The distinguished Bardolino Classico wine region is nestled on the southeastern shores of Lake Garda in northern Italy. Primarily blended with Corvina and Rondinella varieties, a Bardolino Classico is a dry wine with a delicate, fruity bouquet.

Hanger steak with Domaine de Rimauresq Côtes de Provence Cru Classé Rosé / Illustration by Julia Lea
Hanger steak with Domaine de Rimauresq Côtes de Provence Cru Classé Rosé / Illustration by Julia Lea

Hanger Steak

Taken from the lower belly, the hanger steak is also a thinner cut, like flank.

“Hanger steak preparations tend to be bit lighter,” says Schuster, who stresses the importance of taking the style of preparation into consideration when pairing.

“When I think about this cut, I think about [the] garlic and herbs it can be prepared with,” she says. “You can go for a fruitier, watermelon-y or citrusy, less-tannic pink that’s more easy-going. I think a Provençal style, very light or salmon pink, is a terrific option.”

In the Provence region of southeast France, rosé accounts for more than half of the wine produced.
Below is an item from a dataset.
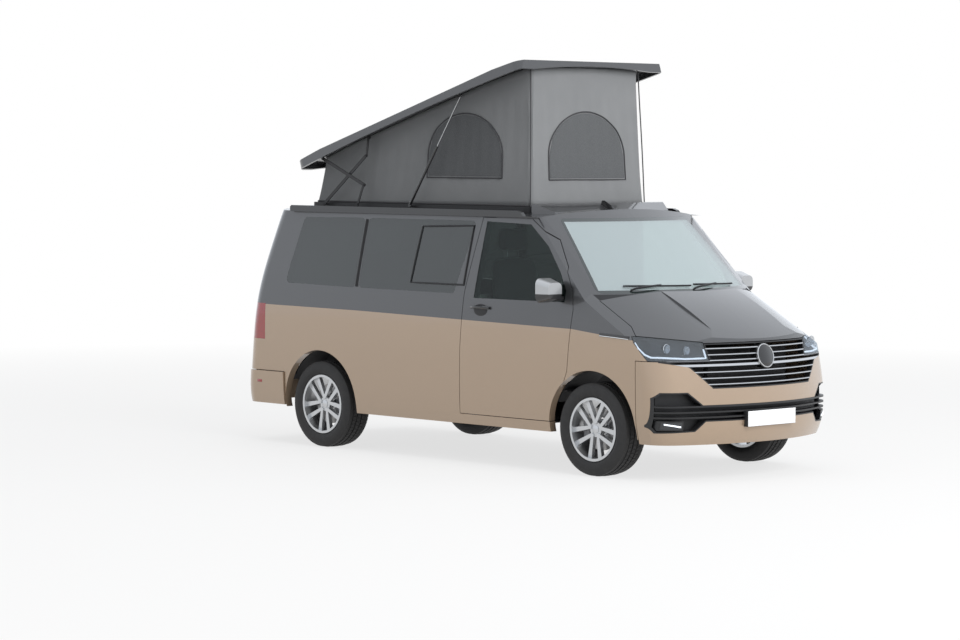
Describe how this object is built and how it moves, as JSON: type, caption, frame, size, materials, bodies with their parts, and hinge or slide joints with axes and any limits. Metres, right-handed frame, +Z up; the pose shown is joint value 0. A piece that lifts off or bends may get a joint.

The grape varieties found typically in a Provençal rosé are Grenache, Cinsault and Mourvèdre, usually blended. Provençal-style rosés are dry, have higher acidity, lighter shades of pink and more fruit-forward notes. An elegant option is the Domaine de Rimauresq Côtes de Provence Cru Classé Rosé.

Prime rib with Ruinart's Brut Rosé / Illustration by Julia Lea
Prime rib with Ruinart’s Brut Rosé / Illustration by Julia Lea

Prime Rib

Coming from the best parts of the rib section, Lehman believes this bone-in steak “deserves the king of rosé—a rosé Champagne.”

“Sparkling wines, especially Champagne, can stand up to red meat beautifully,” says Lehman. “Pairing a bubbly like rosé Champagne works because of the acid and minerality in the wine, along with the delicious savory flavors, which work nicely with red and purple fruit notes and yeast flavors.”

Need a nudge in the right direction? Produced predominantly with Pinot Noir grapes, Ruinart’s Brut Rosé is iconic because it’s produced by the oldest Champagne house in France.